Stated exercise -
Your task is to copy a single run of lines that starts at the line with "on its lobes" and stops at the line with "zip(*points))), Vector(map(max, zip(*points)))", keeping both ends. Copy nothing else.

Rows from a 3D modeling dataset -
-*-

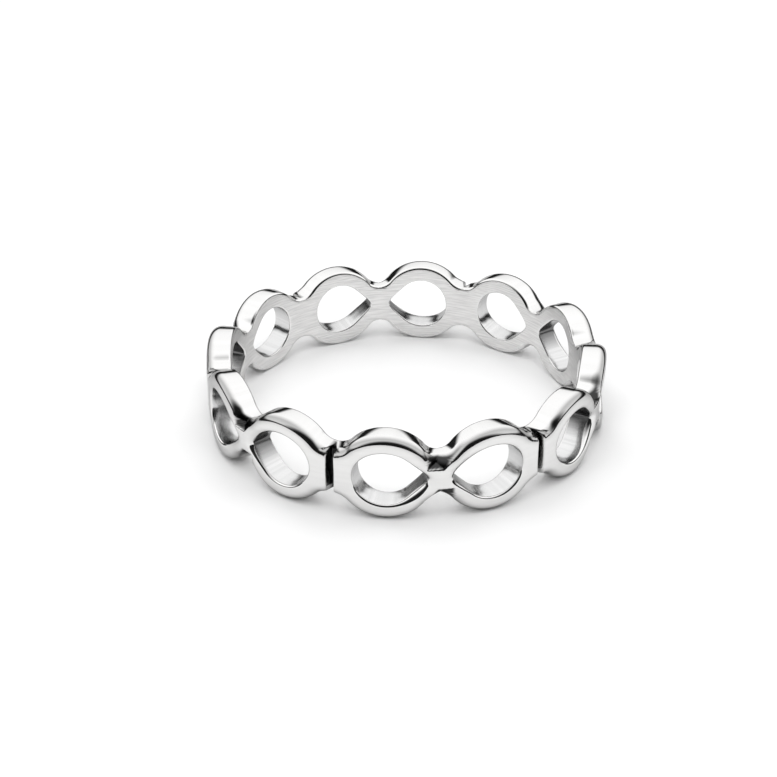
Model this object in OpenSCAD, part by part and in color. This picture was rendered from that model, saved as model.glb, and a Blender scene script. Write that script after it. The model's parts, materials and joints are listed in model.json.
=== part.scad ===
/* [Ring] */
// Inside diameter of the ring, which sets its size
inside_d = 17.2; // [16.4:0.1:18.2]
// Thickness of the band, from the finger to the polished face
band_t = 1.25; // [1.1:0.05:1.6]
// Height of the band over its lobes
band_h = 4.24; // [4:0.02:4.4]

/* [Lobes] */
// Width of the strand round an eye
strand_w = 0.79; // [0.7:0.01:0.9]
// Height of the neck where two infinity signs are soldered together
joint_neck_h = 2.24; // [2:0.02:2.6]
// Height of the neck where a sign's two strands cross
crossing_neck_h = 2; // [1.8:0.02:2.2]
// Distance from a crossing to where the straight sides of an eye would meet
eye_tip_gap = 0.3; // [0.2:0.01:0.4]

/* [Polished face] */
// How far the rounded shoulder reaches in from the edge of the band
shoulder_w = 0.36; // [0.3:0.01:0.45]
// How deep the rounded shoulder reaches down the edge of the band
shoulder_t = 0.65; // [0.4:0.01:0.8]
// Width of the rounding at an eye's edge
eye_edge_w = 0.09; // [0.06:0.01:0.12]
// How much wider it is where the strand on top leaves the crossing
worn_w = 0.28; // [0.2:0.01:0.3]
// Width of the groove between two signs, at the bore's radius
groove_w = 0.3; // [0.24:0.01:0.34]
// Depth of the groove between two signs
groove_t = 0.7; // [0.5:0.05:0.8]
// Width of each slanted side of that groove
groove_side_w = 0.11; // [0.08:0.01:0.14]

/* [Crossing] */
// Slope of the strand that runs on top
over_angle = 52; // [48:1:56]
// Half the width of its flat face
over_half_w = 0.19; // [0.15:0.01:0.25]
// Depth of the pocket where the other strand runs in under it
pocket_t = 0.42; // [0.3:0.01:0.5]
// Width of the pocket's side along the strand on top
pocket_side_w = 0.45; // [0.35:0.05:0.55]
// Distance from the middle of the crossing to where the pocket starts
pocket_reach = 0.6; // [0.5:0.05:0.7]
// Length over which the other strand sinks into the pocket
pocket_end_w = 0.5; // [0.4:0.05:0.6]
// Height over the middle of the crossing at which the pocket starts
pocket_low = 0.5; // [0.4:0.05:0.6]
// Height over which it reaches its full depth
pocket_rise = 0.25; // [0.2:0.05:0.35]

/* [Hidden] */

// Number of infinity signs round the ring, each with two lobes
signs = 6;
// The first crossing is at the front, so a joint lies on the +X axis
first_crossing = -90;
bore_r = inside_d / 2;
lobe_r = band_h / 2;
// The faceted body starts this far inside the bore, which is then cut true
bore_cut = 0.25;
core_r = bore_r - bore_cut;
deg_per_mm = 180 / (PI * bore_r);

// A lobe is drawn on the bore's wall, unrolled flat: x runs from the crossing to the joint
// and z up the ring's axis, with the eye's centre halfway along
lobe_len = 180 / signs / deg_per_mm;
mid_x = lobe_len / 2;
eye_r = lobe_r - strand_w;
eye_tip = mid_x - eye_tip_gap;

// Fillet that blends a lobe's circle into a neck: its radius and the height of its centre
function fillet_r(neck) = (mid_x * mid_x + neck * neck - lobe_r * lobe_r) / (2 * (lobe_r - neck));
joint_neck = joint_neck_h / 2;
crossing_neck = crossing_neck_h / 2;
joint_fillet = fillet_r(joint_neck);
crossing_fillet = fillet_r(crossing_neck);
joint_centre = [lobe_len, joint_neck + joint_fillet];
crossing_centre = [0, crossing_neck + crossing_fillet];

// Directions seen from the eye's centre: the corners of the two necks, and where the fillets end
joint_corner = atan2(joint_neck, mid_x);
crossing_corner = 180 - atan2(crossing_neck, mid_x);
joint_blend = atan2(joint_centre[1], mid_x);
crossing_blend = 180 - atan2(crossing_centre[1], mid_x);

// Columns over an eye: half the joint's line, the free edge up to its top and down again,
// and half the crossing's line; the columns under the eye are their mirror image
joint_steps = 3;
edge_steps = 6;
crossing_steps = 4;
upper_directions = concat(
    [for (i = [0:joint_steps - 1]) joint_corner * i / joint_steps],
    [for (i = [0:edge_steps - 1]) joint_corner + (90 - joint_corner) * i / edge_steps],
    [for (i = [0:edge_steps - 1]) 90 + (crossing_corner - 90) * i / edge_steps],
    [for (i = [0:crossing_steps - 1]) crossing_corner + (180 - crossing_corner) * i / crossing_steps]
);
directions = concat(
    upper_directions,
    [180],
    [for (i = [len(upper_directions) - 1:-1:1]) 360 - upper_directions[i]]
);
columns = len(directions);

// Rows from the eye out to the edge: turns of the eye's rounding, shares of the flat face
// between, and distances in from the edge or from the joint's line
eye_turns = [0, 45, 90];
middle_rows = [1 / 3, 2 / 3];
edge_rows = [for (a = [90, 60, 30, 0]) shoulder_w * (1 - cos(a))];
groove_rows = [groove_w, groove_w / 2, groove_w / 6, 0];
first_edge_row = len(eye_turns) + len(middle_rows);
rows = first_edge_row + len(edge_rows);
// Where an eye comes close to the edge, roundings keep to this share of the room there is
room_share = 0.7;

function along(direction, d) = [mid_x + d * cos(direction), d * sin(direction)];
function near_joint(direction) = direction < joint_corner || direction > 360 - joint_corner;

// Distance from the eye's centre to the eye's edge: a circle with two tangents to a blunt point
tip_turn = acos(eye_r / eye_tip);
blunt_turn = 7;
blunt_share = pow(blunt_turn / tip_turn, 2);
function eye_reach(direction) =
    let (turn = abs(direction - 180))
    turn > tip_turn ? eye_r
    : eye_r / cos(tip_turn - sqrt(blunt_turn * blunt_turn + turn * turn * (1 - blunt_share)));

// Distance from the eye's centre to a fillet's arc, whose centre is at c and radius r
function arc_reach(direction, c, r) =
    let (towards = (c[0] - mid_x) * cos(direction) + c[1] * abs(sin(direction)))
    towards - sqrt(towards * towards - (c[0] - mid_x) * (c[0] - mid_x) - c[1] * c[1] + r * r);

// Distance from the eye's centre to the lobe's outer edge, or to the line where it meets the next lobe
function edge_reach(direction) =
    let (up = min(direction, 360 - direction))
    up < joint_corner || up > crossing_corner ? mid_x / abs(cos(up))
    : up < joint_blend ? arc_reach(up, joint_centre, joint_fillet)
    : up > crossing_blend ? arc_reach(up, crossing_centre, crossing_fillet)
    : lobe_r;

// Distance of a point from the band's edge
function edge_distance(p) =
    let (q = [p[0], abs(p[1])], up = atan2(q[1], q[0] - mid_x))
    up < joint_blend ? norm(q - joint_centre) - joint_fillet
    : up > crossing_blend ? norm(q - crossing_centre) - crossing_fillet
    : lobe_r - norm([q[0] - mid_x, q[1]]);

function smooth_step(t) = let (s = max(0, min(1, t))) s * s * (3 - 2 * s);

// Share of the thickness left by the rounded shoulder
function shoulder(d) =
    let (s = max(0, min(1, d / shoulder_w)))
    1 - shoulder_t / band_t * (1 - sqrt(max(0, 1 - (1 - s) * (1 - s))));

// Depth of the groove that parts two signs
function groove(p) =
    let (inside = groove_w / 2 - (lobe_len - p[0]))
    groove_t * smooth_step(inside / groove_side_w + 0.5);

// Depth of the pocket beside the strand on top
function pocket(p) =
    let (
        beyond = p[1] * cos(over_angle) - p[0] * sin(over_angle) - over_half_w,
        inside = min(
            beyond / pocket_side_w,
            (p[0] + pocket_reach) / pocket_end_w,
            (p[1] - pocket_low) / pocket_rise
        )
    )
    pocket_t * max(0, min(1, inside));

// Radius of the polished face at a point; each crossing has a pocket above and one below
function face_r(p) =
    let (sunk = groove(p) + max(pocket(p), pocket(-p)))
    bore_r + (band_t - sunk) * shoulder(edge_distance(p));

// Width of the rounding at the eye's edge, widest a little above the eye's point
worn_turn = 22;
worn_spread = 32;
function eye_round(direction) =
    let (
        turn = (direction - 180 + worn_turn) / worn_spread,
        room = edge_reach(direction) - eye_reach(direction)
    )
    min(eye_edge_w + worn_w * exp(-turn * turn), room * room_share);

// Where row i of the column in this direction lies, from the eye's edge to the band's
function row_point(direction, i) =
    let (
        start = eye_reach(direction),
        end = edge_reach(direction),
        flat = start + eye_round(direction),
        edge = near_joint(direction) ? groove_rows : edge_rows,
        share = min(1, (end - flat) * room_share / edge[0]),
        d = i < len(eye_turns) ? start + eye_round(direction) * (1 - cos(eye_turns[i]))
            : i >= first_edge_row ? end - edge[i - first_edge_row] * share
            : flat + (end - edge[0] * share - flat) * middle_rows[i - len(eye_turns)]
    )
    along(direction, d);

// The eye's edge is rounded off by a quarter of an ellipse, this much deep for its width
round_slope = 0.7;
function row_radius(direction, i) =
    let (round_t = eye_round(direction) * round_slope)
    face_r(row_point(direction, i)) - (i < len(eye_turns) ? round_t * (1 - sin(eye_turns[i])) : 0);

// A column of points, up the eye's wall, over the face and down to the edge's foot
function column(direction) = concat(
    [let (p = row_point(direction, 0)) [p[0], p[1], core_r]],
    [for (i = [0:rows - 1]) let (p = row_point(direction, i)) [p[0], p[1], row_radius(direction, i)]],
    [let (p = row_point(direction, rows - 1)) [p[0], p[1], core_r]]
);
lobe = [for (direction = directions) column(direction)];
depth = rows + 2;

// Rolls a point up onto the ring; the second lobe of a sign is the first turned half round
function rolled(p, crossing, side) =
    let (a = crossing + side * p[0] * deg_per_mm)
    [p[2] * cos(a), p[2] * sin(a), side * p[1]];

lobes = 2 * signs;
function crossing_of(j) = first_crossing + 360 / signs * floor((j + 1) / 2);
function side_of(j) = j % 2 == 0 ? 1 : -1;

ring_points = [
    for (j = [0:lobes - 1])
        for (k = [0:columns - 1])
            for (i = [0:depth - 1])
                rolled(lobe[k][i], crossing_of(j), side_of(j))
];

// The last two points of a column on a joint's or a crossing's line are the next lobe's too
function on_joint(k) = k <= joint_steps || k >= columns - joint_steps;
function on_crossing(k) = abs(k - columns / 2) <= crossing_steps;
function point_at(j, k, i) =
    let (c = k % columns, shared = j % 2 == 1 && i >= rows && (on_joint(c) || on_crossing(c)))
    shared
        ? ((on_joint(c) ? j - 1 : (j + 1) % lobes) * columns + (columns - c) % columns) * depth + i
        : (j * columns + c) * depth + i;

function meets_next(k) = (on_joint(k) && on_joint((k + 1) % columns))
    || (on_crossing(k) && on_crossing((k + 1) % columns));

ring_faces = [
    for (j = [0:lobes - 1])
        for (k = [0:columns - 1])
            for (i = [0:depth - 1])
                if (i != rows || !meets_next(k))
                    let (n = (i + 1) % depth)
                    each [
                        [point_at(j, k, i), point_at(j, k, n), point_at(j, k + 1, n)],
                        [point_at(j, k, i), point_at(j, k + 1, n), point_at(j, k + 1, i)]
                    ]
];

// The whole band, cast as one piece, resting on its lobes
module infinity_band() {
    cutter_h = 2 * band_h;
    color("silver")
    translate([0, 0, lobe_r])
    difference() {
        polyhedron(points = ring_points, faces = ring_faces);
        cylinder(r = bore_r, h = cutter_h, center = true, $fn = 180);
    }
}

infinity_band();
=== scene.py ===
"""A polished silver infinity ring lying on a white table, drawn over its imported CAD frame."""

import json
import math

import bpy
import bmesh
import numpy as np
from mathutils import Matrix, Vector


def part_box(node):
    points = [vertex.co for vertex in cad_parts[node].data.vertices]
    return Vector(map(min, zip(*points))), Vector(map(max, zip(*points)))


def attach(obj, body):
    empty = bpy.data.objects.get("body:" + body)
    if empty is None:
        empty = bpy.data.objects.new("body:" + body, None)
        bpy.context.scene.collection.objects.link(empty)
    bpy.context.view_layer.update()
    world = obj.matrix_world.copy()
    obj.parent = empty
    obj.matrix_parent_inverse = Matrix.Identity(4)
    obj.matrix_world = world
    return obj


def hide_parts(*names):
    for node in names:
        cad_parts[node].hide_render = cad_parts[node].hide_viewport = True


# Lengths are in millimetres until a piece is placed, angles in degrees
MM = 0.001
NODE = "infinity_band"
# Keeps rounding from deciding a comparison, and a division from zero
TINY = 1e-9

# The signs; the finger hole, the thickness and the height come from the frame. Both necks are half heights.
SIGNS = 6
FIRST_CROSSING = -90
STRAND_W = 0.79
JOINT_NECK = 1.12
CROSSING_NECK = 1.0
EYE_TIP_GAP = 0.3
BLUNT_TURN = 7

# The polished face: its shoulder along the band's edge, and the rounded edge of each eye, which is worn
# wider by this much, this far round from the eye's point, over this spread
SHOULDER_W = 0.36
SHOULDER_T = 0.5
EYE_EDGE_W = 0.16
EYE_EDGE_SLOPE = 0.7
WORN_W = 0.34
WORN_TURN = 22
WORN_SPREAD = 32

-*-

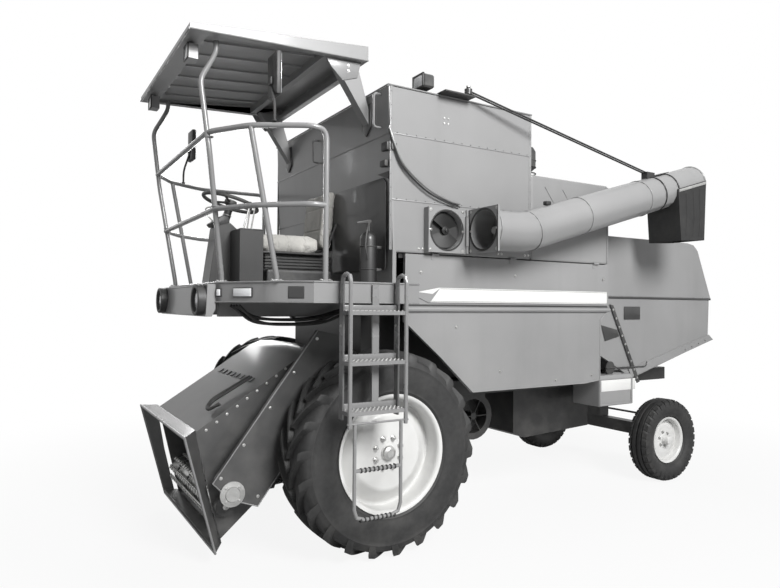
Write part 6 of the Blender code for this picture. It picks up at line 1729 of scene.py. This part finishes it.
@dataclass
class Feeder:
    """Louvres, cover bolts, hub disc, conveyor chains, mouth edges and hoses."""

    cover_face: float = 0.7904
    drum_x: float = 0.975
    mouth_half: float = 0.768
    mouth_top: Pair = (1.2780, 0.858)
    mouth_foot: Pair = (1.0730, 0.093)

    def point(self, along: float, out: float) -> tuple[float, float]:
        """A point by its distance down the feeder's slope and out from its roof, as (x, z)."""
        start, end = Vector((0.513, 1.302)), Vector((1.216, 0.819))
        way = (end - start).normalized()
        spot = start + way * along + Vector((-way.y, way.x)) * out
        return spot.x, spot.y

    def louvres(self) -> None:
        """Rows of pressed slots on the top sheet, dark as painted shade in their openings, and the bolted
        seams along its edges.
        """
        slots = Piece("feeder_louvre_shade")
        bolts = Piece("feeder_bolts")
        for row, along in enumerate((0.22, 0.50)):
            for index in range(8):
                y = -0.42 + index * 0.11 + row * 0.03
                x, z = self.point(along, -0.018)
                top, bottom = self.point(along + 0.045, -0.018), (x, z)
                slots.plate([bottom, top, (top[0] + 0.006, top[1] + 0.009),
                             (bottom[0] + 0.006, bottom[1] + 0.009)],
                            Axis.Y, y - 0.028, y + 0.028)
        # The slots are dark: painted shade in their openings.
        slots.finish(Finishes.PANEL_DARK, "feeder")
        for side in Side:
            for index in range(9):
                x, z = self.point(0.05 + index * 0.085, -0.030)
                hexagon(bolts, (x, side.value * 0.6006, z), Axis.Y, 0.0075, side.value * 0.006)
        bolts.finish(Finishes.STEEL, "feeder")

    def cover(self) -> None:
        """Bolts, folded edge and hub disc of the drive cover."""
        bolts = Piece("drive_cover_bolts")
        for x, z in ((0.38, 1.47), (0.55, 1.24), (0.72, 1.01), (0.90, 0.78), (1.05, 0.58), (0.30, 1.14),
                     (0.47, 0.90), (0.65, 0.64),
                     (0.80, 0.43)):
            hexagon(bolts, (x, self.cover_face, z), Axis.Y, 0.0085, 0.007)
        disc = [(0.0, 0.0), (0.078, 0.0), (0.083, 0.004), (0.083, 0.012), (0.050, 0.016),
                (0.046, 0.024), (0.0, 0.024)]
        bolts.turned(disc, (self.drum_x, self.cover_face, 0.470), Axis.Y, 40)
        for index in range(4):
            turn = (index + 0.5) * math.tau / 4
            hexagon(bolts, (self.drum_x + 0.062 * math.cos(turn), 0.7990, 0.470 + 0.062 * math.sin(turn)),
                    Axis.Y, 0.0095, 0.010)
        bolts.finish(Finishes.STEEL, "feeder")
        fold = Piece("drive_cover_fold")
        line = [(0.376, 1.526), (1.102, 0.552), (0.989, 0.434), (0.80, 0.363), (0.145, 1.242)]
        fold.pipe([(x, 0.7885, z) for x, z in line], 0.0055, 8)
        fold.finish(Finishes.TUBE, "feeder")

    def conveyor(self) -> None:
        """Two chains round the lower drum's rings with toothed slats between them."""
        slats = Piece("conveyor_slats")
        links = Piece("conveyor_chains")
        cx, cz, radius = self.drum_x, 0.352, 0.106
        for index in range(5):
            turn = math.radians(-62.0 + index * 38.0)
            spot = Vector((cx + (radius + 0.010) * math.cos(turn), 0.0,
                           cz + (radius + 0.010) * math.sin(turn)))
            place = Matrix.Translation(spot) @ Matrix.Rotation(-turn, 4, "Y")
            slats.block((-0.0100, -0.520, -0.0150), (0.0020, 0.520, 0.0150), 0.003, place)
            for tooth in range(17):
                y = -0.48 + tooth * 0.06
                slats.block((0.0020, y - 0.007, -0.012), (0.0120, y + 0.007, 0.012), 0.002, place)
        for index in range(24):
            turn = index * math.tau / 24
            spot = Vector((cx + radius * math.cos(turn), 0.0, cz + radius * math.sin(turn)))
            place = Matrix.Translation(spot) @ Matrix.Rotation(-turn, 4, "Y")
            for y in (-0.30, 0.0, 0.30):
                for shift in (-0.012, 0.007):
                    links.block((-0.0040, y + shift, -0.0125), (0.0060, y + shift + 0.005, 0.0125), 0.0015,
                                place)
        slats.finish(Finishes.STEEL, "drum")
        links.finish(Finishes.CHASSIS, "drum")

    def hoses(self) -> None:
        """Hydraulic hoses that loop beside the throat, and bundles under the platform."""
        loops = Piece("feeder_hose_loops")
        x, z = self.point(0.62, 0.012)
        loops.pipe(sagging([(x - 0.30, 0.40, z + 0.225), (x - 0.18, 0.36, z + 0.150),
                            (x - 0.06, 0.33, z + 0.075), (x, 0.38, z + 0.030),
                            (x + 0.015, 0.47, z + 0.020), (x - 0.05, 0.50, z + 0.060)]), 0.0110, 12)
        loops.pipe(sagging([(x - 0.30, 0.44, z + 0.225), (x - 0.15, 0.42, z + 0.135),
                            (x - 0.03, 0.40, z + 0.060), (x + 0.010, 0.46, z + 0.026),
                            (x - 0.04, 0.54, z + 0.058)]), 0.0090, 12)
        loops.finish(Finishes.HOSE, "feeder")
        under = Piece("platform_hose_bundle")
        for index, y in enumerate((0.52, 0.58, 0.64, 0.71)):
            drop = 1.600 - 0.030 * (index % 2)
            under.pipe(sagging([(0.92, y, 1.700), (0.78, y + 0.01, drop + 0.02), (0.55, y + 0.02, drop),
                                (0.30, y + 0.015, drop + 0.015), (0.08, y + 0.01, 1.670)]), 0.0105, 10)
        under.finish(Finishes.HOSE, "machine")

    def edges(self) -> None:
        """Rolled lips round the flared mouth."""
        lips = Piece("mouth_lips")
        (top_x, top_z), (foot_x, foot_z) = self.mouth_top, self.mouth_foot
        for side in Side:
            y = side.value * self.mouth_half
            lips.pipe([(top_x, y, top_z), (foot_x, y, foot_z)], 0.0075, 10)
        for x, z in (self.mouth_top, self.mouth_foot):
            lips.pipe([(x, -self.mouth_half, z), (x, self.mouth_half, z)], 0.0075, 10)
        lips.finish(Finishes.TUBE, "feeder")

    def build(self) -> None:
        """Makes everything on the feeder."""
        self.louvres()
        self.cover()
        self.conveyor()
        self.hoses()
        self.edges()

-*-

Reply to the exercise -
// The whole band, cast as one piece, resting on its lobes
module infinity_band() {
    cutter_h = 2 * band_h;
    color("silver")
    translate([0, 0, lobe_r])
    difference() {
        polyhedron(points = ring_points, faces = ring_faces);
        cylinder(r = bore_r, h = cutter_h, center = true, $fn = 180);
    }
}

infinity_band();
=== scene.py ===
"""A polished silver infinity ring lying on a white table, drawn over its imported CAD frame."""

import json
import math

import bpy
import bmesh
import numpy as np
from mathutils import Matrix, Vector


def part_box(node):
    points = [vertex.co for vertex in cad_parts[node].data.vertices]
    return Vector(map(min, zip(*points))), Vector(map(max, zip(*points)))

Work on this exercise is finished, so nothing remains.